The Chattahoochee River looks calm and level at low water.
The Chattahoochee River looks calm and level at low water.

In almost 60 years of living here, it occurs to me that I have never looked at the Chattahoochee River and thought, “I think I’ll go for a swim.”

I’m talking about the main channel, of course, not a friend’s dock on a Lake Harding slough or any backwater on the Russell County creeks we grew up swimming in – Hatchechubbee Creek, Bluff Creek, Briar Creek, etc.

Back in the 1970s, we not only thought Hatchechubbee Creek was safe to swim in, we thought it was safe to jump into off the Highway 165 bridge in Cottonton – which is VERY DANGEROUS, by the way, so don’t do that. One guy got really drunk and tried to do flips, and he hit the water face first, four or five times (he kept trying), blackening both his eyes.

Even back then, when I was young and more reckless, I never saw the main river as a swimming hole, and wouldn’t go in.

In the late 1980s, I thought fishing from the bank downtown would be fun, so I bought some cheap Kmart tackle, went down under the railroad bridge, made one cast, hooked the lure on a sunken limb and broke the line.

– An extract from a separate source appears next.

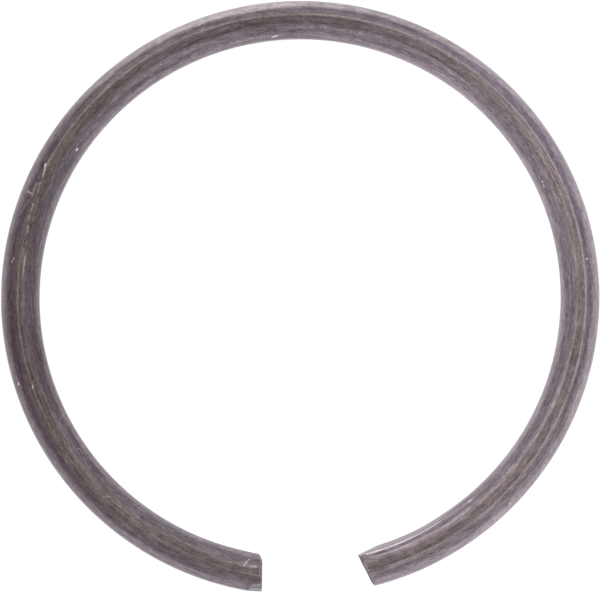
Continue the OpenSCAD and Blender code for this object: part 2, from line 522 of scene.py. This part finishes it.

The lure was only feet away, in clear, shallow water, and I probably should have retrieved it – because leaving fishing tackle in the river is VERY DANGEROUS – but even as a wild 20-something I thought, “#@$% that. I’m not going into that river.”

This was after several years of working the police beat and writing about people who walked into the river and drowned – including a guy on the Phenix City side who waded in to untangle his fishing line, slipped and went under.

It almost always happened that way: People just walked in and drowned. Every now and then someone had a boating accident, and occasionally someone hit bottom head-first by diving into shallow water, but most of the time the victims were wading along the bank or walking in to swim.

This was long before we built the whitewater course, back when the river was dammed downtown, so it looked a lot different. It didn’t look like the kind of river in which you would find a body. It looked like the kind of river in which you would hide a body.

In fact bodies are what some locals expected us to find, when we breached the dams and drained the backwater for the whitewater course: They expected skeletons of soldiers dropped into the river down chutes from trap doors in Phenix City gambling joints.

We don’t know where people get these myths, but they’re very entertaining, and that’s why we repeat them in the newspaper, so people don’t forget.

The thing about the river now is that it doesn’t look so foreboding, most of the time. It looks like Six Flags, or one of those big water parks with names like “Splashbrats Family Adventures” or whatever.

But it is not, because we still pull bodies out of it.

Afterward, we offer the usual lecture about wearing a life vest on the river downtown, as required by law, and remembering that guided whitewater trips are safely monitored, so don’t scare the tourists, and yada yada yada.

But even with all that, we’ve still got to respect the power of the river, especially when the water’s high. We don’t call rivers “mighty” to sound colorful. We call them that because a lot of water carries a lot of weight and force, and it can sweep you away or pin you under or hit you with a dead tree, no matter what you’re wearing or how well you swim.

Just because the Chattahoochee looks a lot nicer than it used to doesn’t mean it’s going to be nice to you. So don’t just walk into it.